GIVEN INSTRUCTION:
All of the data must be printed exactly; please include every line.

+++++

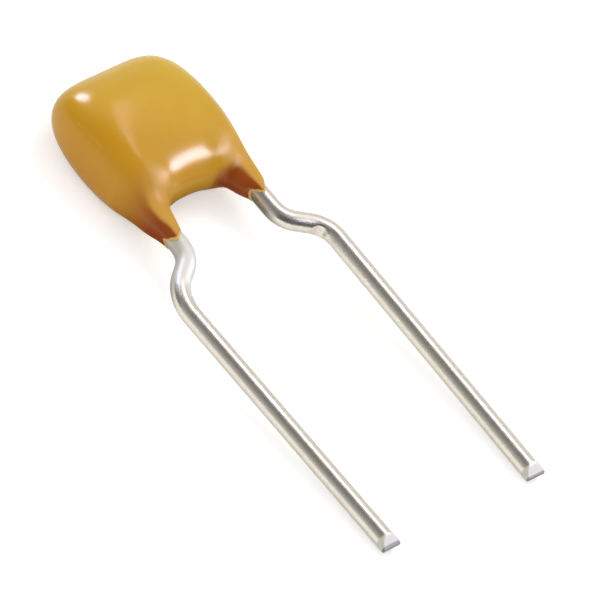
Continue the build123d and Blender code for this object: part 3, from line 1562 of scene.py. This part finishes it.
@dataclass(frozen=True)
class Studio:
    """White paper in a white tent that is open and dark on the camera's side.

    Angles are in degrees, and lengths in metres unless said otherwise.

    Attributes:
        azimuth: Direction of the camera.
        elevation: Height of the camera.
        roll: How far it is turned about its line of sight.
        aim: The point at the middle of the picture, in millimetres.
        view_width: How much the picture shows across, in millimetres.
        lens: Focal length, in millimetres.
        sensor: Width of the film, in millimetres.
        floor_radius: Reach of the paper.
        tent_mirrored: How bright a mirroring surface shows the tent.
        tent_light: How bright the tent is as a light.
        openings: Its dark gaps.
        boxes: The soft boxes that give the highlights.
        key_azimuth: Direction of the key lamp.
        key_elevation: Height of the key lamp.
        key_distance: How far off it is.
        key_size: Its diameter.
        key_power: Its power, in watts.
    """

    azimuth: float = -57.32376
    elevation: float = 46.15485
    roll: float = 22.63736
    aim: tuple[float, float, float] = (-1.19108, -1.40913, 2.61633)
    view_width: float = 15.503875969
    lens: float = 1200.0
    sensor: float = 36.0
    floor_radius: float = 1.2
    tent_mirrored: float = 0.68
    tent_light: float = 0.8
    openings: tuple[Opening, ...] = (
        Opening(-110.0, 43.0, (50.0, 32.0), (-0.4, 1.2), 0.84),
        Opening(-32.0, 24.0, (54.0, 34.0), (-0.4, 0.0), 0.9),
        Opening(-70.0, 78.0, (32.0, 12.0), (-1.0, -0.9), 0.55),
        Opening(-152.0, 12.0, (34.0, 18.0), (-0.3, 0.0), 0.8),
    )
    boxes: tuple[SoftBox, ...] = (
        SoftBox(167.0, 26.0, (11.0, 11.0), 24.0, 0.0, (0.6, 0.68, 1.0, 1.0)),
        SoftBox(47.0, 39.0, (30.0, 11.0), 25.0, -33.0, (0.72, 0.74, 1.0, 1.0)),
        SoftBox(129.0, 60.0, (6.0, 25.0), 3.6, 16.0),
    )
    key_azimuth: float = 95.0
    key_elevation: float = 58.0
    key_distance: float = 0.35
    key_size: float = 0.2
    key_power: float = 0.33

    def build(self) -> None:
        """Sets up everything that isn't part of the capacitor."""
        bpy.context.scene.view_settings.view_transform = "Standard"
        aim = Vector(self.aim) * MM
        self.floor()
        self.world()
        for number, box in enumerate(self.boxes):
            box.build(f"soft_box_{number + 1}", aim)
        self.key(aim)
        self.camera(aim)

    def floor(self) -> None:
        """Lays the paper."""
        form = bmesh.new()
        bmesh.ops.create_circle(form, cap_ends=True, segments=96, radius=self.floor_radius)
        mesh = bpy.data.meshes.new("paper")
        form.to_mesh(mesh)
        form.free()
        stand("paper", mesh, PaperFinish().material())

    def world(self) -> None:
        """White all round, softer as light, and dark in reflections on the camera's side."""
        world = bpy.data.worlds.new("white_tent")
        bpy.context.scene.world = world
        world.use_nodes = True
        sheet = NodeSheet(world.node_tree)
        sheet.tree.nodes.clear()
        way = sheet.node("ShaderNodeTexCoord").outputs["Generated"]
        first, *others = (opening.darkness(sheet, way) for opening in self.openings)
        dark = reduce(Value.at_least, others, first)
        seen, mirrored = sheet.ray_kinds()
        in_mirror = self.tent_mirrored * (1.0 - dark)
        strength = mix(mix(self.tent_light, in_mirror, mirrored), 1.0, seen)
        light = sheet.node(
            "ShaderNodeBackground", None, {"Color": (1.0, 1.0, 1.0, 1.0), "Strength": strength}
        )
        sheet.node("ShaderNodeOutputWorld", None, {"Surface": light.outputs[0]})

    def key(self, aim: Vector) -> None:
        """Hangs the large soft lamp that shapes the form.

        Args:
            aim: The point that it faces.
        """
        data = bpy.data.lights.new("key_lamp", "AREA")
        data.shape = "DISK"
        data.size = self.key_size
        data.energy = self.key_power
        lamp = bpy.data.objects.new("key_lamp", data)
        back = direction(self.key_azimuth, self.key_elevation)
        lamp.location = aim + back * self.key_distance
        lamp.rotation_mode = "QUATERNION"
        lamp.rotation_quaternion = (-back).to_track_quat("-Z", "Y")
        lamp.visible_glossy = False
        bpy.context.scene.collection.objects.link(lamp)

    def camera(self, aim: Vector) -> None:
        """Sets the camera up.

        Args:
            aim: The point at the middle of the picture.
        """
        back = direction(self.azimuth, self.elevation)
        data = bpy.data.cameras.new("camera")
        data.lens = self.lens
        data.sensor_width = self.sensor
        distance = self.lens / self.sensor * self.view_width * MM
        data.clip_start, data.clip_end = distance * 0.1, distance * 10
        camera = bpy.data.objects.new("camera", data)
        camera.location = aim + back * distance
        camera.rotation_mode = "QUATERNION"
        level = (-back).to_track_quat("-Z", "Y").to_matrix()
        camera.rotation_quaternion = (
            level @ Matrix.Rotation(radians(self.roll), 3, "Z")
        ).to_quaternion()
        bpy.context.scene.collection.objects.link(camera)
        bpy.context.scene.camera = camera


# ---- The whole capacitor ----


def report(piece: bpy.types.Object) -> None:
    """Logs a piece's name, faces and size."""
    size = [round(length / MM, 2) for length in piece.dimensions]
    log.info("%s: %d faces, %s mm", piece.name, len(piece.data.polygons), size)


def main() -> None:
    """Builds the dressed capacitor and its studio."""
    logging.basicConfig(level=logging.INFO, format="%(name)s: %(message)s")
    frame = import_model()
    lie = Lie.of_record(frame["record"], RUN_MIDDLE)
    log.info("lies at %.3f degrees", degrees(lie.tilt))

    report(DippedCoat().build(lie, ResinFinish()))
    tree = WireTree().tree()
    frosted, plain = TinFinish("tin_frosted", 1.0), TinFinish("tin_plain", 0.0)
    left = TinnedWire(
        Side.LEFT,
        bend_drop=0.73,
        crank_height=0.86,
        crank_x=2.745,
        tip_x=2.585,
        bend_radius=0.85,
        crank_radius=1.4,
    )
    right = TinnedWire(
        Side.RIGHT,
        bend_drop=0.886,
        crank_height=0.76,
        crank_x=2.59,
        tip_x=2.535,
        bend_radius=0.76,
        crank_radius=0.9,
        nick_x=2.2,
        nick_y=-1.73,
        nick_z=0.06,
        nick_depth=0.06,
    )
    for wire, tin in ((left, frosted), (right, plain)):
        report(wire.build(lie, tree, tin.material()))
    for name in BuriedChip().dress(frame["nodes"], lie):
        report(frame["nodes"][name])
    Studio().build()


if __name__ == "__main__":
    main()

+++++

CORRECT RESPONSE:
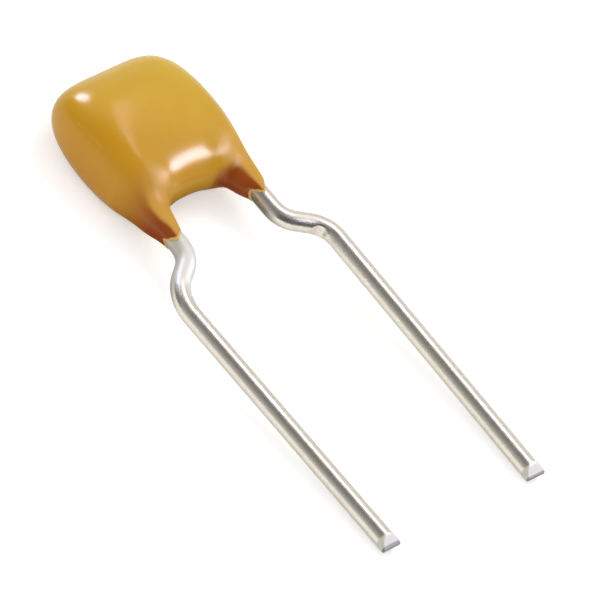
Continue the build123d and Blender code for this object: part 3, from line 1562 of scene.py. This part finishes it.
@dataclass(frozen=True)
class Studio:
    """White paper in a white tent that is open and dark on the camera's side.

    Angles are in degrees, and lengths in metres unless said otherwise.

    Attributes:
        azimuth: Direction of the camera.
        elevation: Height of the camera.
        roll: How far it is turned about its line of sight.
        aim: The point at the middle of the picture, in millimetres.
        view_width: How much the picture shows across, in millimetres.
        lens: Focal length, in millimetres.
        sensor: Width of the film, in millimetres.
        floor_radius: Reach of the paper.
        tent_mirrored: How bright a mirroring surface shows the tent.
        tent_light: How bright the tent is as a light.
        openings: Its dark gaps.
        boxes: The soft boxes that give the highlights.
        key_azimuth: Direction of the key lamp.
        key_elevation: Height of the key lamp.
        key_distance: How far off it is.
        key_size: Its diameter.
        key_power: Its power, in watts.
    """

    azimuth: float = -57.32376
    elevation: float = 46.15485
    roll: float = 22.63736
    aim: tuple[float, float, float] = (-1.19108, -1.40913, 2.61633)
    view_width: float = 15.503875969
    lens: float = 1200.0
    sensor: float = 36.0
    floor_radius: float = 1.2
    tent_mirrored: float = 0.68
    tent_light: float = 0.8
    openings: tuple[Opening, ...] = (
        Opening(-110.0, 43.0, (50.0, 32.0), (-0.4, 1.2), 0.84),
        Opening(-32.0, 24.0, (54.0, 34.0), (-0.4, 0.0), 0.9),
        Opening(-70.0, 78.0, (32.0, 12.0), (-1.0, -0.9), 0.55),
        Opening(-152.0, 12.0, (34.0, 18.0), (-0.3, 0.0), 0.8),
    )
    boxes: tuple[SoftBox, ...] = (
        SoftBox(167.0, 26.0, (11.0, 11.0), 24.0, 0.0, (0.6, 0.68, 1.0, 1.0)),
        SoftBox(47.0, 39.0, (30.0, 11.0), 25.0, -33.0, (0.72, 0.74, 1.0, 1.0)),
        SoftBox(129.0, 60.0, (6.0, 25.0), 3.6, 16.0),
    )
    key_azimuth: float = 95.0
    key_elevation: float = 58.0
    key_distance: float = 0.35
    key_size: float = 0.2
    key_power: float = 0.33

    def build(self) -> None:
        """Sets up everything that isn't part of the capacitor."""
        bpy.context.scene.view_settings.view_transform = "Standard"
        aim = Vector(self.aim) * MM
        self.floor()
        self.world()
        for number, box in enumerate(self.boxes):
            box.build(f"soft_box_{number + 1}", aim)
        self.key(aim)
        self.camera(aim)

    def floor(self) -> None:
        """Lays the paper."""
        form = bmesh.new()
        bmesh.ops.create_circle(form, cap_ends=True, segments=96, radius=self.floor_radius)
        mesh = bpy.data.meshes.new("paper")
        form.to_mesh(mesh)
        form.free()
        stand("paper", mesh, PaperFinish().material())

    def world(self) -> None:
        """White all round, softer as light, and dark in reflections on the camera's side."""
        world = bpy.data.worlds.new("white_tent")
        bpy.context.scene.world = world
        world.use_nodes = True
        sheet = NodeSheet(world.node_tree)
        sheet.tree.nodes.clear()
        way = sheet.node("ShaderNodeTexCoord").outputs["Generated"]
        first, *others = (opening.darkness(sheet, way) for opening in self.openings)
        dark = reduce(Value.at_least, others, first)
        seen, mirrored = sheet.ray_kinds()
        in_mirror = self.tent_mirrored * (1.0 - dark)
        strength = mix(mix(self.tent_light, in_mirror, mirrored), 1.0, seen)
        light = sheet.node(
            "ShaderNodeBackground", None, {"Color": (1.0, 1.0, 1.0, 1.0), "Strength": strength}
        )
        sheet.node("ShaderNodeOutputWorld", None, {"Surface": light.outputs[0]})

    def key(self, aim: Vector) -> None:
        """Hangs the large soft lamp that shapes the form.

        Args:
            aim: The point that it faces.
        """
        data = bpy.data.lights.new("key_lamp", "AREA")
        data.shape = "DISK"
        data.size = self.key_size
        data.energy = self.key_power
        lamp = bpy.data.objects.new("key_lamp", data)
        back = direction(self.key_azimuth, self.key_elevation)
        lamp.location = aim + back * self.key_distance
        lamp.rotation_mode = "QUATERNION"
        lamp.rotation_quaternion = (-back).to_track_quat("-Z", "Y")
        lamp.visible_glossy = False
        bpy.context.scene.collection.objects.link(lamp)

    def camera(self, aim: Vector) -> None:
        """Sets the camera up.

        Args:
            aim: The point at the middle of the picture.
        """
        back = direction(self.azimuth, self.elevation)
        data = bpy.data.cameras.new("camera")
        data.lens = self.lens
        data.sensor_width = self.sensor
        distance = self.lens / self.sensor * self.view_width * MM
        data.clip_start, data.clip_end = distance * 0.1, distance * 10
        camera = bpy.data.objects.new("camera", data)
        camera.location = aim + back * distance
        camera.rotation_mode = "QUATERNION"
        level = (-back).to_track_quat("-Z", "Y").to_matrix()
        camera.rotation_quaternion = (
            level @ Matrix.Rotation(radians(self.roll), 3, "Z")
        ).to_quaternion()
        bpy.context.scene.collection.objects.link(camera)
        bpy.context.scene.camera = camera


# ---- The whole capacitor ----


def report(piece: bpy.types.Object) -> None:
    """Logs a piece's name, faces and size."""
    size = [round(length / MM, 2) for length in piece.dimensions]
    log.info("%s: %d faces, %s mm", piece.name, len(piece.data.polygons), size)


def main() -> None:
    """Builds the dressed capacitor and its studio."""
    logging.basicConfig(level=logging.INFO, format="%(name)s: %(message)s")
    frame = import_model()
    lie = Lie.of_record(frame["record"], RUN_MIDDLE)
    log.info("lies at %.3f degrees", degrees(lie.tilt))

    report(DippedCoat().build(lie, ResinFinish()))
    tree = WireTree().tree()
    frosted, plain = TinFinish("tin_frosted", 1.0), TinFinish("tin_plain", 0.0)
    left = TinnedWire(
        Side.LEFT,
        bend_drop=0.73,
        crank_height=0.86,
        crank_x=2.745,
        tip_x=2.585,
        bend_radius=0.85,
        crank_radius=1.4,
    )
    right = TinnedWire(
        Side.RIGHT,
        bend_drop=0.886,
        crank_height=0.76,
        crank_x=2.59,
        tip_x=2.535,
        bend_radius=0.76,
        crank_radius=0.9,
        nick_x=2.2,
        nick_y=-1.73,
        nick_z=0.06,
        nick_depth=0.06,
    )
    for wire, tin in ((left, frosted), (right, plain)):
        report(wire.build(lie, tree, tin.material()))
    for name in BuriedChip().dress(frame["nodes"], lie):
        report(frame["nodes"][name])
    Studio().build()


if __name__ == "__main__":
    main()